The course even uses cards to help participants identify feelings and needs, and they often find far more than imagined.
“I have observed participants cry with relief for having their feelings acknowledged and needs guessed,” says Shannon Kearns Zimbelman, 42, a theatre professor at Collin College in Plano Texas.
She was exposed to Johnson’s method two years ago, is working toward becoming a certified trainer and has offered workshops in the Connection Practice.
She calls it, “a transformative, powerful, effective and efficient way to connect to others through listening, empathy and perspective taking.
I have been transformed through this amazingly quick and powerful practice and have also seen light bulbs of insight, gratitude and understanding go off in my workshop attendees.”
Until she met and took Johnson’s workshop, she said, “I didn’t know how to even identify my feelings or my needs.”
Johnson’s approach is all about empathy and insight and the powerful relationship when both are present and are shared.
Combining the two as the Connection Practice does, experts say, represents a breakthrough whose importance cannot be overstated—and it’s all based on good science.
“Each step of the Connection Practice has been verified by scientific research,” Johnson said, and “causes a physiological shift that helps us to be our best selves.
“We know that the Connection Practice can prevent and resolve conflict, so when human beings learn to connect instead of to conflict, lots of things change; it creates a world of peace and harmony instead of a world of disconnection and violence.”
Retired Salinas elementary school teacher John Aaron took the course and can’t wait to return to the classroom and introduce Johnson’s teachings to Salinas educators.
After 25 years in the classroom, he said, he’s never seen anything like it.
“There are other methods, like conflict resolution and self-esteem building, and there are counselors and a lot of programs, but nothing quite like this,” he said.
“I think there is a perfect application to the classroom and I think it will be well received because you are connecting your needs and the other person’s.”
In Martinez, school counselor and therapist AJ Kaur last year made the switch from high school students to the elementary level and saw the Connection Practice as a potential tool both for students and herself. She believes she has found something very special.
“I really would have been lost without a tool like this, said Kaur, 37, who has a Master’s degree and is a licensed Marriage and Family Therapist.
“It allowed me to have language to teach young children. Without the Connection Practice in my back pocket it would have been a very difficult year in engaging students and teachers to learn about emotional development—it’s a big skill and a life-long skill they are getting.”

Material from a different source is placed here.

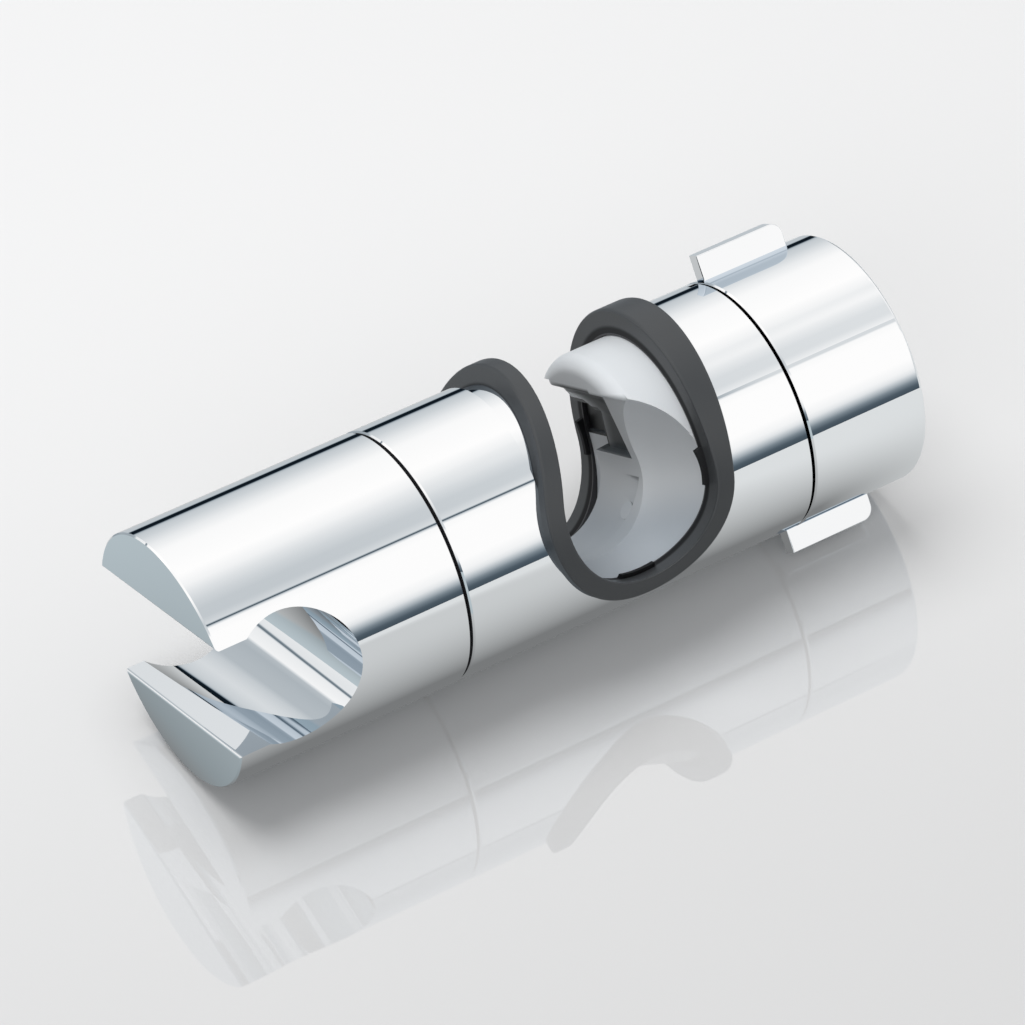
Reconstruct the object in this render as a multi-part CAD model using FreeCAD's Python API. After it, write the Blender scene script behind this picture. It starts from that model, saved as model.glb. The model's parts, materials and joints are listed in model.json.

Johnson says her method can be applied to couples relationships, problems between nations and in corporate, business and nonprofit settings, but of greatest importance to her is to share it with as many children and youth as possible.
“I know it will be a skill they will use for the rest of their lives and it will eliminate unnecessary suffering. We know from the statistics in Costa Rica that it helps kids with any challenge; if we can teach it to one generation, it would change outcomes from there on, because (they) would make more intelligent and compassionate choices,” Johnson says.
Although it would be years before they would meet, when Oscar Arias delivered his Nobel Peace Prize acceptance speech in Oslo, Norway on Dec. 10, 1987, he could very well have been referring to Rita Marie Johnson’s method and devotion to finding peaceful ways to coexist when he called peace, “…an attitude, a way of life, a way of solving problems and resolving conflicts.”